Our results indicate that not only do the relative strengths of serial dependence and adaptation differ over time (between perception and working memory) – they also differ across individuals (Fig. 4). This suggests that serial dependence may appear in behavior sooner – perhaps as early as the perceptual period – in individuals for whom adaptation processes are especially weak (Supp. Fig. 1). By the same reasoning, experimental manipulations employed to dimish the strength of adaptation might help reveal an earlier onset of weak, underlying positive serial dependence in most subjects. However, as it can take as little as 50 ms for a viewed stimulus to be consolidated into working memory70, it seems unlikely that future investigations conducted at finer temporal resolution will identify robust serial dependence at time points that definitively exclude the involvement of working memory – especially given that positive serial dependence is weaker the sooner the response is made to a stimulus. (We note that subjects are likely to have engaged working memory encoding processes even in our 0-s delay condition, where serial dependence was not consistently observed. Our argument is that consolidation into working memory is likely necessary, but not always sufficient – if maintenance times are short – for the occurrence of the effect.) The measurement of neural signals associated with serial dependence may be needed to definitively disambiguate whether the effect originates in low-level sensory cortex immediately upon sensory perception or hundreds of milliseconds later, after sensory input has propagated to higher-level areas involved in the maintenance of short-term perceptual memories32.

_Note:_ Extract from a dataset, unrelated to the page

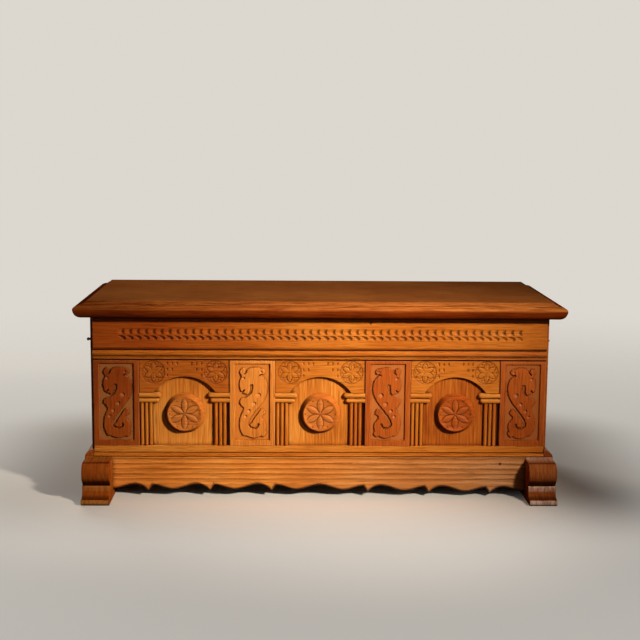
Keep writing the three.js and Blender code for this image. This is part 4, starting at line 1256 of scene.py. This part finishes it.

Beyond demonstrating that serial dependence accumulates for longer in working memory than previous studies have indicated9,16,17, we have taken strides to integrate this phenomenon into the study of working memory in ways it has not been before32. Specifically, we have made concrete, formal improvements to prominent mathematical models designed to characterize the psychological architecture of working memory. The provision of terms for serial dependence to these models allows them to capture more variance in behavioral data and ensures that the variance associated with the temporal smoothing operation of serial dependence does not distort estimates of the models’ other parameters. Furthermore, our results demonstrate that the inclusion of these terms can reveal performance differences between seemingly equivalent models – we found that the VMRW model performs better than the VP model only after the tuning of the trial-history effect is taken into account. Claims that have been made about the nature of decay rates in working memory without consideration of trial-history biases must now be reëvaluated. For example, one study that modeled behavioral responses following different delay period lengths concluded that maintained representations are susceptible to spontaneous complete erasure from working memory as the delay length increases (measured as an increase in guess rates), but not to subtle degradations in precision (measured with the \(\kappa \) parameter of a variation on the EP model)42. However, because this study ignored potential serial dependencies in the data, as well as alternative models of noise (e.g., VP and VMRW), the validity of this conclusion is unclear. It is impossible to address claims about total loss of information from memory with our data, because guess rates in our simple one-item spatial task were near zero. In the future, however, the hybrid models we have developed that incorporate serial dependence may help elucidate the nature of working memory storage in more difficult multi-item tasks44. To what extent serial dependencies occur when multiple items are held in mind at once is an open question that the hybrid models we have validated can help answer.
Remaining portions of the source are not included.